WHAT IS NEEDED >> Of the material below, the lines to be retyped are those from the line containing "Write part 2" through the line containing "rng = random.Random(CRUMB_SEED + 2)", inclusive; reproduce them exactly.
─── TASK INPUTS
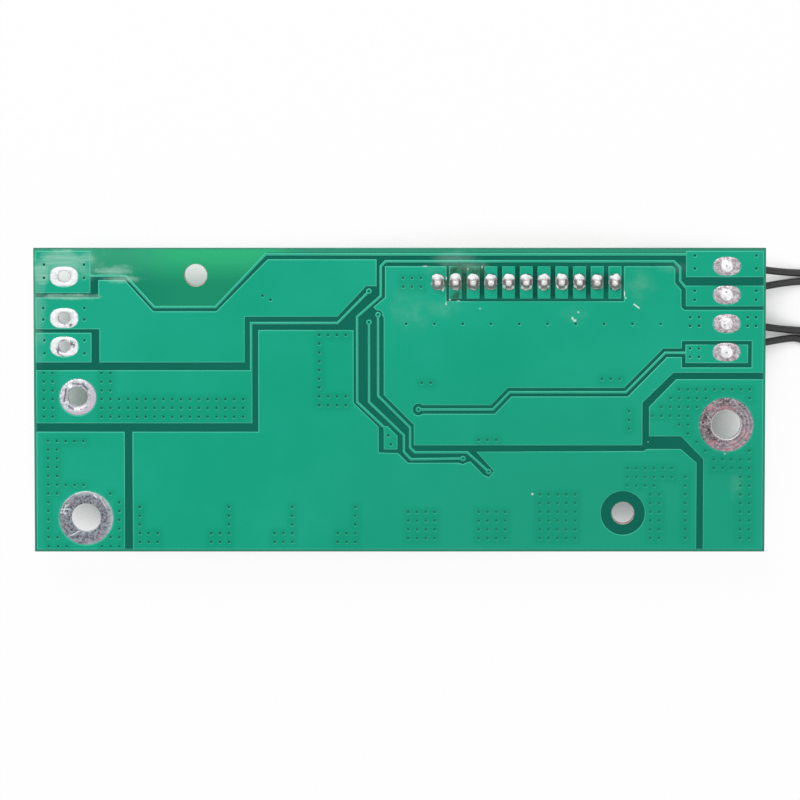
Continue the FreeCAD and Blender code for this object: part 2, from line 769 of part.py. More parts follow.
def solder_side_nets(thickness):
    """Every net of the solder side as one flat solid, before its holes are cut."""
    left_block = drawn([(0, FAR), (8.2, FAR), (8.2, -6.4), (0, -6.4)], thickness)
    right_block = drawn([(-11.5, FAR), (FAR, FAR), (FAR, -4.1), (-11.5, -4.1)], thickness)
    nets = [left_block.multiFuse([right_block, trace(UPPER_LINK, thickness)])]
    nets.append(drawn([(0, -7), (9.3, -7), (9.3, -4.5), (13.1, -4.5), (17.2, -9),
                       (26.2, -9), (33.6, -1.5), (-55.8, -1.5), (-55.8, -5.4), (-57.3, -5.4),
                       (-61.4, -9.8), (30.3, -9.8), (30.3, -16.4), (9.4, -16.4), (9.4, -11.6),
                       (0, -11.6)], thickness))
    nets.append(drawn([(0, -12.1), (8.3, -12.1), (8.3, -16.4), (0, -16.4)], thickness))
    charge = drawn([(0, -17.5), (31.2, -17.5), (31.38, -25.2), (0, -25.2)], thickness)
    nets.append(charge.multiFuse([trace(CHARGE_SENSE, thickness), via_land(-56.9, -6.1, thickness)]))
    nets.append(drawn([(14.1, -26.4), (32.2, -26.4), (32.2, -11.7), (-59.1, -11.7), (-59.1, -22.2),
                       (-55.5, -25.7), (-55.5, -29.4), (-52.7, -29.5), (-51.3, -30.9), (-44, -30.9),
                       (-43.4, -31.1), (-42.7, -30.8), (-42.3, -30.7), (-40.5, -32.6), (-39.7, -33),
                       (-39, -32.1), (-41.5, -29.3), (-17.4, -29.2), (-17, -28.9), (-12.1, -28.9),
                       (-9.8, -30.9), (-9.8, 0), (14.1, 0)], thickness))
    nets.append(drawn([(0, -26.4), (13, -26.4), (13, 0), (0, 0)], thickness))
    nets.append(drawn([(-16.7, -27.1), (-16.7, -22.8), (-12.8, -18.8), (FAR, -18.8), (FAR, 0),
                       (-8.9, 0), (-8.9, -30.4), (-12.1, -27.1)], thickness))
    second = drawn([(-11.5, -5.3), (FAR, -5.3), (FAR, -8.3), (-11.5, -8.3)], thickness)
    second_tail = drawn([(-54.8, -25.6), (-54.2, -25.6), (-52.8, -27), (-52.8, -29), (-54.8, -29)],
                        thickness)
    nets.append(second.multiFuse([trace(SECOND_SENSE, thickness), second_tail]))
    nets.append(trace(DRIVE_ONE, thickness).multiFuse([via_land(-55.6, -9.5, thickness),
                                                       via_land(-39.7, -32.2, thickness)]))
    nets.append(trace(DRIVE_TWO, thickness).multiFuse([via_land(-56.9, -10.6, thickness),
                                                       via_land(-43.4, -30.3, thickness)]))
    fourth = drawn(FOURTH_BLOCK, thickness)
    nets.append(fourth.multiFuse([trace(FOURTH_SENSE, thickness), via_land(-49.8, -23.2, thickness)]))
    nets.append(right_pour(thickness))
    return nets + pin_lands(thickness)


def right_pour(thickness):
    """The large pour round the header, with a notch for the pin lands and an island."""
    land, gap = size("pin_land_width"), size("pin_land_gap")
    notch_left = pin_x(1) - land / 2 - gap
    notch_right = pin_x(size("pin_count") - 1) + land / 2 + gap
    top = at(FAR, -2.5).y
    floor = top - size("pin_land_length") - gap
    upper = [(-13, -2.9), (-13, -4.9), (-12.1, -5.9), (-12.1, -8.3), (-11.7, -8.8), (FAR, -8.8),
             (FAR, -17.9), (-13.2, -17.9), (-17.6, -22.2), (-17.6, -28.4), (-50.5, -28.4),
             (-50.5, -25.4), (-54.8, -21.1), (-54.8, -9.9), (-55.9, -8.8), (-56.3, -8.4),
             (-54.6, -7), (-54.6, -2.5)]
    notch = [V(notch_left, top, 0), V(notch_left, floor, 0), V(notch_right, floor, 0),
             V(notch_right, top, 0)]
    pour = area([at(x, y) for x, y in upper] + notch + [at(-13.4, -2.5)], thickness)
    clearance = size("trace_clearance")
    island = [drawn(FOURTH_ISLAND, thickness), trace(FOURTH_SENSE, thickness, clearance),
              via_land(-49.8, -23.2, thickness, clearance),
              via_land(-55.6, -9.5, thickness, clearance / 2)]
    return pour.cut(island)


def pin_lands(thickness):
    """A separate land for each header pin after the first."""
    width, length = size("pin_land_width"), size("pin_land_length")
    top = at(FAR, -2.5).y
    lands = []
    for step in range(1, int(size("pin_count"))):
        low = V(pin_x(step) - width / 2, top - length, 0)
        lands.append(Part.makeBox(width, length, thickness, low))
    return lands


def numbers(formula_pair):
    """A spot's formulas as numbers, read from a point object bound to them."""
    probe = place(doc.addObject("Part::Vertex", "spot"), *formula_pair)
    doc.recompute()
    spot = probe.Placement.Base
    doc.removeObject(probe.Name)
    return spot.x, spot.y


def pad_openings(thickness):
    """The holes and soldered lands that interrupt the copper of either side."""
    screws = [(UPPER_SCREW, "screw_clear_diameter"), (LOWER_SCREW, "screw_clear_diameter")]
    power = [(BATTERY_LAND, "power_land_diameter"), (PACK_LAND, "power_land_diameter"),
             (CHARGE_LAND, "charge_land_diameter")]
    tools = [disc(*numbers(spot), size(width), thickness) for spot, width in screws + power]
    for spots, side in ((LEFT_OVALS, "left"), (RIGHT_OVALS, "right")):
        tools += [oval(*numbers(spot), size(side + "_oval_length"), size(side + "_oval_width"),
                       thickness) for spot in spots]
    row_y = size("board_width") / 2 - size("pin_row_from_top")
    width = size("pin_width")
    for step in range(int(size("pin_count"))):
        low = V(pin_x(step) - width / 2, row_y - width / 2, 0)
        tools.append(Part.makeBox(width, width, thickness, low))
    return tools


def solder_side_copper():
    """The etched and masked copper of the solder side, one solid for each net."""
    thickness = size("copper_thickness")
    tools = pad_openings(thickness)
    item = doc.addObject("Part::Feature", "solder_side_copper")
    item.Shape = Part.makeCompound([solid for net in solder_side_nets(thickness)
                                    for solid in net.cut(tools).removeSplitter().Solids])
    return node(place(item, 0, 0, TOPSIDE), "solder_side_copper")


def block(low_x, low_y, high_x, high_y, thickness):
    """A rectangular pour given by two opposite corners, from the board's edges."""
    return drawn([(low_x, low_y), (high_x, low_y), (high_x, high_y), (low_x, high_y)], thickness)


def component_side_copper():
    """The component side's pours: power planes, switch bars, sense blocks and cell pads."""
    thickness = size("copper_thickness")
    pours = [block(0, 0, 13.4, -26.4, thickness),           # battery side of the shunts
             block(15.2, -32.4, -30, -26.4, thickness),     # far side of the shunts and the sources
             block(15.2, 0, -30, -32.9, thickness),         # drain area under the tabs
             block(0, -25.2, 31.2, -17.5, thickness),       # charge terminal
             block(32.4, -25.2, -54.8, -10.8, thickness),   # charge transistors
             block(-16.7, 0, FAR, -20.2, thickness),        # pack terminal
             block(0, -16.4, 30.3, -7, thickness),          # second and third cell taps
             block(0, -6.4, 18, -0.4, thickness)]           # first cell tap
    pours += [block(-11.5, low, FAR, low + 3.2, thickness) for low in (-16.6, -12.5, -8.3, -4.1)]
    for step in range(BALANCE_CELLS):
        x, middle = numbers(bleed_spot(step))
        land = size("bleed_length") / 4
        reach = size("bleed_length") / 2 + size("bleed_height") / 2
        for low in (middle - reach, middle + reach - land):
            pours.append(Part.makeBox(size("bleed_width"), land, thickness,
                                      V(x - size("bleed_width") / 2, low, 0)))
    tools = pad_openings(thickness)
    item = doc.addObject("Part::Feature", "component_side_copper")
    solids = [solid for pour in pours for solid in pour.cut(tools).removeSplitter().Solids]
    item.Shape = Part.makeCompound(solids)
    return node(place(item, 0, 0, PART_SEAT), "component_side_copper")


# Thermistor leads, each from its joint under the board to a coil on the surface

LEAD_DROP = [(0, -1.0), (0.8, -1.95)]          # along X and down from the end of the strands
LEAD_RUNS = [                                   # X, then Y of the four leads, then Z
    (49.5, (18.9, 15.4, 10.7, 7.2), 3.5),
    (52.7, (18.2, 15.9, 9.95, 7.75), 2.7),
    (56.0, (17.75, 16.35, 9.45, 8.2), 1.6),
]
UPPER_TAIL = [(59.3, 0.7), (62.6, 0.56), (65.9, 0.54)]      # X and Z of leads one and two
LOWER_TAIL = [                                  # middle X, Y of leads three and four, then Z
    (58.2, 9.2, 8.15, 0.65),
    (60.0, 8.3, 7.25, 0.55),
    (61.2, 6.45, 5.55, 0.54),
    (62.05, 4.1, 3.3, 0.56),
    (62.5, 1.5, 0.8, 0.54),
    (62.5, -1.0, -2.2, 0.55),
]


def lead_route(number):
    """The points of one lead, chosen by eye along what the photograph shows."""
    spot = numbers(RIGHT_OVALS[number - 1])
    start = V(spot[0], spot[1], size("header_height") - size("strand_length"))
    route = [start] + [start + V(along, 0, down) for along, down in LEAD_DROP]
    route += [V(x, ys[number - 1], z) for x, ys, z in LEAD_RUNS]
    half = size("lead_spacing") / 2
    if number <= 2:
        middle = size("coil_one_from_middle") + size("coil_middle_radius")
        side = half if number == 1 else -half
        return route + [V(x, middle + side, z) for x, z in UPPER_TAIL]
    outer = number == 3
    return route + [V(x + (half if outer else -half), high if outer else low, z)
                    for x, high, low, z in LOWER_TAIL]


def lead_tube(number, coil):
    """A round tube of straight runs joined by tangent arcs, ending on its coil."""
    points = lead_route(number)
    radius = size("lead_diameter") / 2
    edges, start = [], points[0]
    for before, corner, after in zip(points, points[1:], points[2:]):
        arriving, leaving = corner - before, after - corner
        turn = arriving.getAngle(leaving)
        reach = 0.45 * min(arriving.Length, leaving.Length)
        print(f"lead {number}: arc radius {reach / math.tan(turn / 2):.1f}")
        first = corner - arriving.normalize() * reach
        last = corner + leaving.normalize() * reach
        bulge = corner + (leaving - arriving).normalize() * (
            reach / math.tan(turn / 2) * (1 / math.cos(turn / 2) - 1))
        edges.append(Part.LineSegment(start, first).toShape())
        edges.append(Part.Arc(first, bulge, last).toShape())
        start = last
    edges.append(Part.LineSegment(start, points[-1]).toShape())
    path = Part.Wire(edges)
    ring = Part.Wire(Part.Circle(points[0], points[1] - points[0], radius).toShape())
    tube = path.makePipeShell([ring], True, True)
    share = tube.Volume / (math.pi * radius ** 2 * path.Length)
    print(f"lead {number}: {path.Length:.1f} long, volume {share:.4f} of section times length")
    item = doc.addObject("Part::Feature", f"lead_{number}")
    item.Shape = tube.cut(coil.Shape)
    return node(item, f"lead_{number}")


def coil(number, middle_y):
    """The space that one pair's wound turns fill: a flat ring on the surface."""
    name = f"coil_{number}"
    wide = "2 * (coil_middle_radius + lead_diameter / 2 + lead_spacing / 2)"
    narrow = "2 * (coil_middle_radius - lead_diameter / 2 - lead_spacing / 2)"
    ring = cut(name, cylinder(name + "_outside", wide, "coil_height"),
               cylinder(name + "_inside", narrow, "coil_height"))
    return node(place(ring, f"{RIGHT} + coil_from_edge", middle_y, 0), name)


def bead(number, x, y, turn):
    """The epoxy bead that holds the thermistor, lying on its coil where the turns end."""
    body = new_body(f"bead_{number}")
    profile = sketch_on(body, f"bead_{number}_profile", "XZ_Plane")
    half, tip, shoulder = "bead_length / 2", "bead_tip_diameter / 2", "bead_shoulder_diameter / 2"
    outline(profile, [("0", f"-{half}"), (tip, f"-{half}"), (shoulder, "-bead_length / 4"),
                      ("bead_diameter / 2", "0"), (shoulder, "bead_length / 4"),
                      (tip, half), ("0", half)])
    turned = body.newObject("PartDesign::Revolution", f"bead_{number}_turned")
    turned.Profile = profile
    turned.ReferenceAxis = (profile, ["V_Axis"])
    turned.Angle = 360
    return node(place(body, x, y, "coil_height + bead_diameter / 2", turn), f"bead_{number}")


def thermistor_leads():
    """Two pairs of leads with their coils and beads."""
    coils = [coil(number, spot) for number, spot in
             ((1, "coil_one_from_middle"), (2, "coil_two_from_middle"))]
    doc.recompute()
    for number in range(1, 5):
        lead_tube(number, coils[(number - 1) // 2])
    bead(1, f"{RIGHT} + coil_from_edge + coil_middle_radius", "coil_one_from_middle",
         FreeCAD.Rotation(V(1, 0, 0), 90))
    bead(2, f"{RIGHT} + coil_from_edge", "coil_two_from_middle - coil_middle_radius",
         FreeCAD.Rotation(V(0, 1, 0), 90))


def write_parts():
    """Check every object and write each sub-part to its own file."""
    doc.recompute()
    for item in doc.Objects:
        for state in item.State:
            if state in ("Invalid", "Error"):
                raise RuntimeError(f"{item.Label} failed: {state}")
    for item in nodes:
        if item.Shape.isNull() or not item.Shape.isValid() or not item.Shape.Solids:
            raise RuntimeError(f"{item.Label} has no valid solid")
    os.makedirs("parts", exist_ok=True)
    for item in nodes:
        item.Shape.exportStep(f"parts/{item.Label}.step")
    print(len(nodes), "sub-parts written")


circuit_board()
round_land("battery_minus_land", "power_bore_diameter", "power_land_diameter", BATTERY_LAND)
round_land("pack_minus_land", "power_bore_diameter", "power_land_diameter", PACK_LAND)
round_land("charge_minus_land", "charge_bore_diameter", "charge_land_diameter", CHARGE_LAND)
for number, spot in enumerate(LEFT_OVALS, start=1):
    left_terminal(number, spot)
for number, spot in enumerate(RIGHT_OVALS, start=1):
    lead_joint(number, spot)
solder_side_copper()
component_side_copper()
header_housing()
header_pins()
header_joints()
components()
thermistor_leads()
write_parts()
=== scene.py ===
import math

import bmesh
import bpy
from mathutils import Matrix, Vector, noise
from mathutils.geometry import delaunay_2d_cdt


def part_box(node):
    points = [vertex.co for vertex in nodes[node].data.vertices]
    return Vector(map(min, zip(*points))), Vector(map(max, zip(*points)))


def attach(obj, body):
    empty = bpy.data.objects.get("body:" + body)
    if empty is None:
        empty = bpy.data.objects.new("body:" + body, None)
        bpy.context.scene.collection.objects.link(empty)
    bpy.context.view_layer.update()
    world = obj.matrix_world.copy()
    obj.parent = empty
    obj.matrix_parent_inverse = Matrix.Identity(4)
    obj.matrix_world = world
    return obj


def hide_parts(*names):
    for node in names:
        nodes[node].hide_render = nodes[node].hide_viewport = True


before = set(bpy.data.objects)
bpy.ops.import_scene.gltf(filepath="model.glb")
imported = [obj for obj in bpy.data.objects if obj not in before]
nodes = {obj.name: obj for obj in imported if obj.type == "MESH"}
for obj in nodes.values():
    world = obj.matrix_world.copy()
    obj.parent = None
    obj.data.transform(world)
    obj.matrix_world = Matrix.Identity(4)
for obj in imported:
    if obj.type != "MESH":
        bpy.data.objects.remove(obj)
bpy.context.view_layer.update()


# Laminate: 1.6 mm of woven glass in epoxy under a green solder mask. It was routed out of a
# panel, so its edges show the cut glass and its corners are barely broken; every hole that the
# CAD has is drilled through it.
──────
─── TASK INPUTS
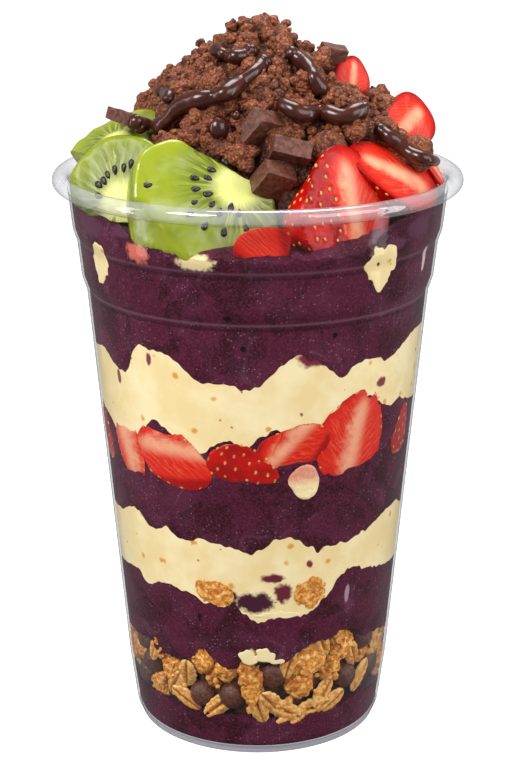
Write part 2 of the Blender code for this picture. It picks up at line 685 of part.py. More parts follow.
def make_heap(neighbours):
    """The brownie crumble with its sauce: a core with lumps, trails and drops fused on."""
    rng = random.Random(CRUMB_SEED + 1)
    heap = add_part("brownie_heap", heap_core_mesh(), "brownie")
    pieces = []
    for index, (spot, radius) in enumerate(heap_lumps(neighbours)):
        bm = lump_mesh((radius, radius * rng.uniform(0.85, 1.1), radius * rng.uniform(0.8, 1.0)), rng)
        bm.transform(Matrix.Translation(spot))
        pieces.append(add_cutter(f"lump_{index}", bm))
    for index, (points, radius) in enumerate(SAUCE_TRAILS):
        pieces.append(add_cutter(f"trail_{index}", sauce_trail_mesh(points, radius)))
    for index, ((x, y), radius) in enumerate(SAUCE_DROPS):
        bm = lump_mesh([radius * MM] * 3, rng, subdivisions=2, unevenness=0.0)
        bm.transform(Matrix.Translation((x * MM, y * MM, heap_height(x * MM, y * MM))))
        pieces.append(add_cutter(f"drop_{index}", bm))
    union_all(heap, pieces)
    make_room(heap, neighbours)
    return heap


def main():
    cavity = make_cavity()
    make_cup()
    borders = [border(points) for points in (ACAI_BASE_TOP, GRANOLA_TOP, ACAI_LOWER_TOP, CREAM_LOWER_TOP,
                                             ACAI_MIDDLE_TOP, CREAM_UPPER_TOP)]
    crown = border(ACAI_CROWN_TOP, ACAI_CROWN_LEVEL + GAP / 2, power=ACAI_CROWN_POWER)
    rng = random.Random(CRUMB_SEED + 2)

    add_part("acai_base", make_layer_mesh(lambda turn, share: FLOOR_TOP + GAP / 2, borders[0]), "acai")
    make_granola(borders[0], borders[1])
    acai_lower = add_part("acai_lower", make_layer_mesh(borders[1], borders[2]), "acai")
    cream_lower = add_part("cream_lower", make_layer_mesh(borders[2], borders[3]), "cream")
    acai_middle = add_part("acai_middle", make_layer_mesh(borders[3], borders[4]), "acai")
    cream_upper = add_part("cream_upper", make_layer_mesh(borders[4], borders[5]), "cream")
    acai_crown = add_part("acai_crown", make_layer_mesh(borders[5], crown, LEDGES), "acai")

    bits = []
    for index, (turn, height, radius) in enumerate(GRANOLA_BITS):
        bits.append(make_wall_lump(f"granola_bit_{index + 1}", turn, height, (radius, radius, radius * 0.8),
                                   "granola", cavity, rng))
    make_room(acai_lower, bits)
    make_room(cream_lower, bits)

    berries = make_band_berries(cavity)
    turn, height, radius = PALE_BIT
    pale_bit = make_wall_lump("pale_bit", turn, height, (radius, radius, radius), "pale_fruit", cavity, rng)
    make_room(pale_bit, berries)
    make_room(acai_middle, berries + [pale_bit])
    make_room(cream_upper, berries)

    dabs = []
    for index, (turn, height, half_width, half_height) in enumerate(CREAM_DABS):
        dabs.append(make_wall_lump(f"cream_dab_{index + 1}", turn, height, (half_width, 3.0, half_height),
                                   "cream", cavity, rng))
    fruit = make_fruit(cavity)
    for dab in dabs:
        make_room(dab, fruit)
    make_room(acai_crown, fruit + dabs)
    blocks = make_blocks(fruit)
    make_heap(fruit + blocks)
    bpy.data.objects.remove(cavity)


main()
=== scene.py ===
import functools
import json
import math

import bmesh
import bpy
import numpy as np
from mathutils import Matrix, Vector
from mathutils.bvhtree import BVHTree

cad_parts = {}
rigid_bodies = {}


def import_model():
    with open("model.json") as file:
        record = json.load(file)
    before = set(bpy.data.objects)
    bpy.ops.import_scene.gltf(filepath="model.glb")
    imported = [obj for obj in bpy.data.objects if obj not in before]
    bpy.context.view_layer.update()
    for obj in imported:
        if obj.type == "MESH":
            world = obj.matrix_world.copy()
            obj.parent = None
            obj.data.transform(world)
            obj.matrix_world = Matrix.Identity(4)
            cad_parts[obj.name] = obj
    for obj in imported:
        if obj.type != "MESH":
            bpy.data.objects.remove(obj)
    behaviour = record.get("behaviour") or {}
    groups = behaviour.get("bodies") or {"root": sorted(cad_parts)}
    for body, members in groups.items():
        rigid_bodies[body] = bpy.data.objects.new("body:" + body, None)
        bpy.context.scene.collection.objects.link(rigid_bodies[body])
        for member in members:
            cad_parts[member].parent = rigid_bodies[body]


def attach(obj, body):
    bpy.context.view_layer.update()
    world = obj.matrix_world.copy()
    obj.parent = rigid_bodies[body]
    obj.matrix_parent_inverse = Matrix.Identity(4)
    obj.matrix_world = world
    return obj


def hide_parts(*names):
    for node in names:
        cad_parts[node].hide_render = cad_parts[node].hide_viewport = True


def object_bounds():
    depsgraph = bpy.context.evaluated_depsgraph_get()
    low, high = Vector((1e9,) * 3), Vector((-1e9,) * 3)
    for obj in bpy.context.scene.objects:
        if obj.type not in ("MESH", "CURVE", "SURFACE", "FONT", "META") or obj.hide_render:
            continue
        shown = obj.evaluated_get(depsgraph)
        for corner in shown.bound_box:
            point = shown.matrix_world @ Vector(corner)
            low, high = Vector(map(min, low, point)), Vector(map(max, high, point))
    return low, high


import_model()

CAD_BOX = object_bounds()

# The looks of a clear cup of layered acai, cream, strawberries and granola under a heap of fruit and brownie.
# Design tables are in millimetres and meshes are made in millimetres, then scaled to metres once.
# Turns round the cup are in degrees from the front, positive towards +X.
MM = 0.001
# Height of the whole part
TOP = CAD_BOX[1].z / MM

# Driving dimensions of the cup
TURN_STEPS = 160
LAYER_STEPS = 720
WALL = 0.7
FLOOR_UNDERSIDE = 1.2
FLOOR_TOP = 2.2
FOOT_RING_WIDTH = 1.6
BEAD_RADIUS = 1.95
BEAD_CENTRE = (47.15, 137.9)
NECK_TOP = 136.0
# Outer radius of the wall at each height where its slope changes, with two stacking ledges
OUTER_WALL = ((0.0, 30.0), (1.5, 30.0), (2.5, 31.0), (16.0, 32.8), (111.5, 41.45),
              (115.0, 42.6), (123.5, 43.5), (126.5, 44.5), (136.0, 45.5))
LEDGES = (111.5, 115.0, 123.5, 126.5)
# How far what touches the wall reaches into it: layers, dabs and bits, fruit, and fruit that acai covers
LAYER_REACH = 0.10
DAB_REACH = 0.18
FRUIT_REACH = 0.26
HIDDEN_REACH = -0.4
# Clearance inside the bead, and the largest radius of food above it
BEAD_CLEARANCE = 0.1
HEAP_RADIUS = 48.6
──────
─── TASK INPUTS
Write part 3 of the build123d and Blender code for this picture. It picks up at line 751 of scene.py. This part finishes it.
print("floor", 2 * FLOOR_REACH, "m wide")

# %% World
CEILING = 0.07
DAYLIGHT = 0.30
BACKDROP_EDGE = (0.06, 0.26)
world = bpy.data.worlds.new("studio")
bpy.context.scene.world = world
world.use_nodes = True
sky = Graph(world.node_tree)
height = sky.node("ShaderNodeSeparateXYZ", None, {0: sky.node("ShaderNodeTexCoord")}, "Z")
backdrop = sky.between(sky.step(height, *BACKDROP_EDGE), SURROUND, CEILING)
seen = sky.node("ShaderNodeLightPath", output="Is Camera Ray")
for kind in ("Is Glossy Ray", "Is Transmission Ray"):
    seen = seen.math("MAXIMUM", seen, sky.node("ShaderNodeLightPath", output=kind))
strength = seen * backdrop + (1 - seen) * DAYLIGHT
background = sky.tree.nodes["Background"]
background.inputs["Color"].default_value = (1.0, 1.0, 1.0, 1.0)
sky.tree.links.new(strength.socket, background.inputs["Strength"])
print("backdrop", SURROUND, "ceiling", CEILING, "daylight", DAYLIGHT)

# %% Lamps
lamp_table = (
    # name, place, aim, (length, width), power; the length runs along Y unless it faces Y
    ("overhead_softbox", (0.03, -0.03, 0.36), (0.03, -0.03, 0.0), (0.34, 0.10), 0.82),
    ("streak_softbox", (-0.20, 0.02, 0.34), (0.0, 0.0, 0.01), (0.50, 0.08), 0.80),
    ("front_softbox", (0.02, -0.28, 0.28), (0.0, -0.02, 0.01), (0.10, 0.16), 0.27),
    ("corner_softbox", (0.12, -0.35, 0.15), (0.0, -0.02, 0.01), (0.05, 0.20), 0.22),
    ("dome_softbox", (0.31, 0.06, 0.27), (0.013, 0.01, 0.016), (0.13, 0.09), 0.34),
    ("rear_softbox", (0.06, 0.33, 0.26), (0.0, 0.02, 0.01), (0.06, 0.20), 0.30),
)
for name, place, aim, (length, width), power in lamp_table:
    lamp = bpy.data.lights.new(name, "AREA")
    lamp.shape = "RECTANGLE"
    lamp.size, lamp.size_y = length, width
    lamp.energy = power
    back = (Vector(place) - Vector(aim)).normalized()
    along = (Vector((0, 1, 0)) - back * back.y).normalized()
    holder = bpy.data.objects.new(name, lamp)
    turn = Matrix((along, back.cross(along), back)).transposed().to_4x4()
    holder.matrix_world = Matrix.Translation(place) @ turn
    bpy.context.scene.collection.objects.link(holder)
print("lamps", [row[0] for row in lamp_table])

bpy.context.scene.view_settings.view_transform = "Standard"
──────
TASK OUTPUT >>
Write part 2 of the Blender code for this picture. It picks up at line 685 of part.py. More parts follow.
def make_heap(neighbours):
    """The brownie crumble with its sauce: a core with lumps, trails and drops fused on."""
    rng = random.Random(CRUMB_SEED + 1)
    heap = add_part("brownie_heap", heap_core_mesh(), "brownie")
    pieces = []
    for index, (spot, radius) in enumerate(heap_lumps(neighbours)):
        bm = lump_mesh((radius, radius * rng.uniform(0.85, 1.1), radius * rng.uniform(0.8, 1.0)), rng)
        bm.transform(Matrix.Translation(spot))
        pieces.append(add_cutter(f"lump_{index}", bm))
    for index, (points, radius) in enumerate(SAUCE_TRAILS):
        pieces.append(add_cutter(f"trail_{index}", sauce_trail_mesh(points, radius)))
    for index, ((x, y), radius) in enumerate(SAUCE_DROPS):
        bm = lump_mesh([radius * MM] * 3, rng, subdivisions=2, unevenness=0.0)
        bm.transform(Matrix.Translation((x * MM, y * MM, heap_height(x * MM, y * MM))))
        pieces.append(add_cutter(f"drop_{index}", bm))
    union_all(heap, pieces)
    make_room(heap, neighbours)
    return heap


def main():
    cavity = make_cavity()
    make_cup()
    borders = [border(points) for points in (ACAI_BASE_TOP, GRANOLA_TOP, ACAI_LOWER_TOP, CREAM_LOWER_TOP,
                                             ACAI_MIDDLE_TOP, CREAM_UPPER_TOP)]
    crown = border(ACAI_CROWN_TOP, ACAI_CROWN_LEVEL + GAP / 2, power=ACAI_CROWN_POWER)
    rng = random.Random(CRUMB_SEED + 2)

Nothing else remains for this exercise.